Russia's long-delayed lab module successfully docked with the International Space Station on Thursday. Initially scheduled to go up in 2007, it had been repeatedly delayed because of technical problems. But while the launch went off smoothly, teams at NASA were in for quite an alarming time, as the International Space Station was temporarily "moved out of orientation".
The 20-metric-ton (22-ton) Nauka module, also called the Multipurpose Laboratory Module, docked with the orbiting outpost in an automatic mode after a long journey and a series of maneuvers. Russia's space agency, Roscosmos, confirmed the module's contact with the International Space Station at 13:29 GMT.
"Following the docking of the Nauka module, the module's thrusters started firing at 12:45 pm ET, moving the station out of orientation," NASA said. As the module's jets restarted and the the entire station pitched out of its normal position, the mission's flight director had reportedly declared it a "spacecraft emergency".

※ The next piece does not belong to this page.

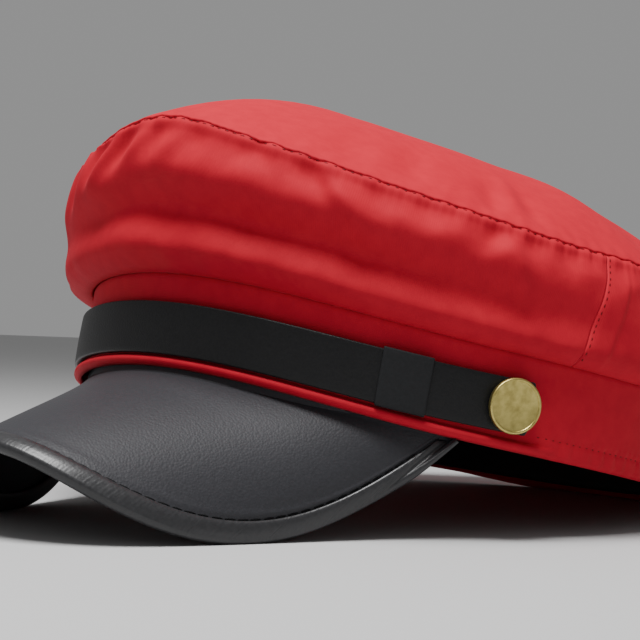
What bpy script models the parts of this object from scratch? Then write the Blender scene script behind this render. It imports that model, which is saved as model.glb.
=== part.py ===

There had been a "loss of altitude control" that reportedly lasted around 45 minutes and communication with the crew was lost briefly twice during the disruption. NASA however assures that the crew had never been in any immediate danger. Flight controllers in Mission Control Houston, the organisation added, were monitoring the status of the space station.
"Ground teams have regained attitude control and the motion of the space station is stable," NASA said in a statement shared after the incident.
The International Space Station is currently operated by NASA astronauts Mark Vande Hei, Shane Kimbrough and Megan McArthur; Oleg Novitsky and Pyotr Dubrov of Russia's Roscosmos space corporation; Japan Aerospace Exploration Agency astronaut Akihiko Hoshide and European Space Agency astronaut Thomas Pesquet.